Preliminary Findings: Environmental Insights on Thermal vs. Electrochemical Routes
According to the results shared at the conference:
- All technologies assessed demonstrate strong potential to support industrial decarbonisation.
- Electrochemical routes may offer environmental advantages in specific impact categories, whereas thermal regeneration remains competitive under certain operational conditions.
- LCA highlights the importance of system boundaries (particularly cradle-to-grave) to avoid misleading interpretations, especially in CCU systems.
- The ongoing assessment of eight impact scenarios will provide a clearer view of the CO₂ avoidance rate for each technological path.
Contribution to European Climate Neutrality Goals
The DRIVE research presented at EUBCE reinforces the crucial role of holistic sustainability analysis in supporting Europe’s transition to net-zero:
- It ensures alignment of advanced CO₂ capture systems with environmental regulations and the EU Green Deal.

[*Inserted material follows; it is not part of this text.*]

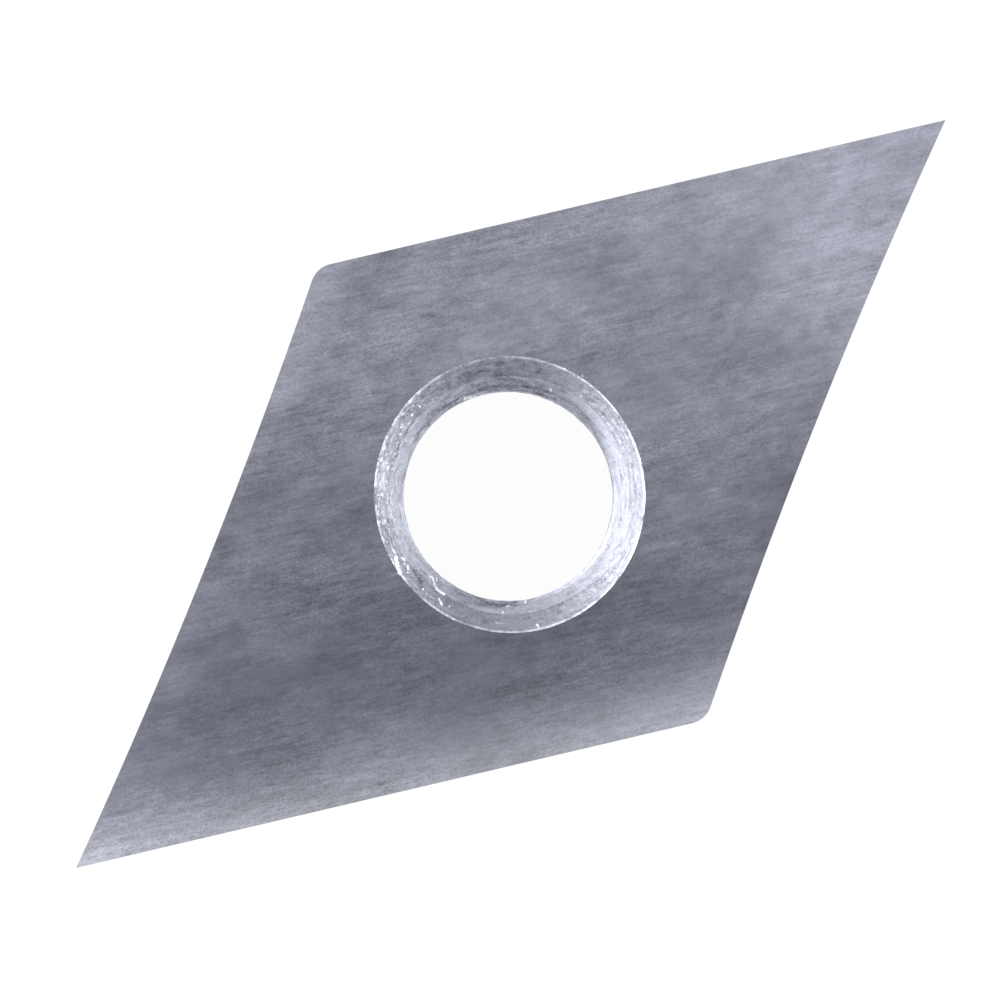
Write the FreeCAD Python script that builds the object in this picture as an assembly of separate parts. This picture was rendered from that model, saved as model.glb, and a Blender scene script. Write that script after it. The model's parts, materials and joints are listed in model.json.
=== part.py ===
import FreeCAD, Part
import os
from math import cos, radians, sin, tan

# Rhombic cutting insert of cemented carbide: one piece, pressed and sintered, then ground on
# its two faces and four flanks, with an as-sintered screw hole.
# Lengths are in millimetres and angles in degrees. The origin is on the hole's axis at the
# seat face. +Z points out of the rake face, and +X runs along the long diagonal to a point.

# Outline at the rake face
edge_length = 13.5          # along one side, between the sharp corners it would have
point_angle = 55.0          # between the two sides that meet at a cutting point
hollow_depth = 0.17         # how far the two hollow sides bow in at mid length
corner_radius = 0.53        # on the two blunt corners, square to the corner's edge

# Section
thickness = 2.5
relief_angle = 25.0         # of all four flanks, from upright, narrowing towards the seat

# Screw hole, as seen from the rake face down to the seat face
rim_break = 0.04            # 45 degree break all round the countersink's mouth
countersink_angle = 60.0    # included
countersink_width = 0.33    # of the conical band, seen from above
throat_angle = 40.0         # included
throat_width = 0.29         # of the conical band, seen from above
hole_diameter = 4.4         # clearance for an M4 screw
foot_break = 0.1            # 45 degree break at the seat face

# How far a cutting tool starts outside the surface it leaves
overrun = 1.0

# Lines of the outline
half_angle = radians(point_angle / 2)
point_reach = edge_length * cos(half_angle)
corner_reach = edge_length * sin(half_angle)
half_width = corner_reach * cos(half_angle)
relief_slope = tan(radians(relief_angle))

# Radii of the hole
hole_radius = hole_diameter / 2
throat_radius = hole_radius + throat_width
countersink_radius = throat_radius + countersink_width
mouth_radius = countersink_radius + rim_break

# Depths in the hole below the rake face
countersink_slope = tan(radians(countersink_angle / 2))
throat_slope = tan(radians(throat_angle / 2))
throat_depth = rim_break + countersink_width / countersink_slope
hole_depth = throat_depth + throat_width / throat_slope

UP = FreeCAD.Vector(0, 0, 1)


def ground_bar():
    """The bar that the two straight flanks bound, twice as long as a side."""
    along = FreeCAD.Vector(cos(half_angle), -sin(half_angle), 0)
    across = FreeCAD.Vector(sin(half_angle), cos(half_angle), 0)
    seat_half_width = half_width - thickness * relief_slope
    start = along * -edge_length
    section = [
        start - across * seat_half_width,
        start + across * seat_half_width,
        start + across * half_width + UP * thickness,
        start - across * half_width + UP * thickness,
    ]
    outline = Part.makePolygon(section + section[:1])
    return Part.Face(outline).extrude(along * (2 * edge_length))


def hollow_grinding(side):
    """The conical cut of one hollow flank; side is 1 at +X and -1 at -X."""
    half_chord = edge_length / 2
    radius = (half_chord ** 2 + hollow_depth ** 2) / (2 * hollow_depth)
    stand_off = radius - hollow_depth
    axis_x = point_reach / 2 + stand_off * sin(half_angle)
    axis_y = corner_reach / 2 + stand_off * cos(half_angle)
    foot = FreeCAD.Vector(side * axis_x, -side * axis_y, -overrun)
    low_radius = radius + (thickness + overrun) * relief_slope
    high_radius = radius - overrun * relief_slope
    return Part.makeCone(low_radius, high_radius, thickness + 2 * overrun, foot, UP)


def blunt_corner_edges(blank):
    """The two standing edges beside the short diagonal."""
    standing = [edge for edge in blank.Edges if edge.BoundBox.ZLength > thickness / 2]
    return [edge for edge in standing if abs(edge.CenterOfMass.y) > abs(edge.CenterOfMass.x)]


def cone_down(radius, slope, top):
    """A cone that points down, with this radius at this height, and runs out upwards."""
    open_radius = radius + overrun * slope
    height = open_radius / slope
    tip = FreeCAD.Vector(0, 0, top + overrun - height)
    return Part.makeCone(0, open_radius, height, tip, UP)


def screw_hole():
    """Everything that the hole takes away: bore, throat, countersink and the two breaks."""
    bore = Part.makeCylinder(
        hole_radius, thickness + 2 * overrun, FreeCAD.Vector(0, 0, -overrun), UP
    )
    throat = cone_down(throat_radius, throat_slope, thickness - throat_depth)
    countersink = cone_down(countersink_radius, countersink_slope, thickness - rim_break)
    rim = cone_down(mouth_radius, 1, thickness)
    foot = cone_down(hole_radius + foot_break, 1, 0).mirror(FreeCAD.Vector(0, 0, 0), UP)
    return bore, throat, countersink, rim, foot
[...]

- It enables industry stakeholders to make evidence-based decisions on which capture technologies best fit their decarbonisation strategies.
- It establishes a transparent, scientifically sound basis for evaluating deep removal technologies at demonstration scale (TRL 5–7).
This work demonstrates the commitment of the DRIVE consortium to not only improve the technical efficiency of CO₂ capture, but also to ensure that these innovations are environmentally responsible and scalable.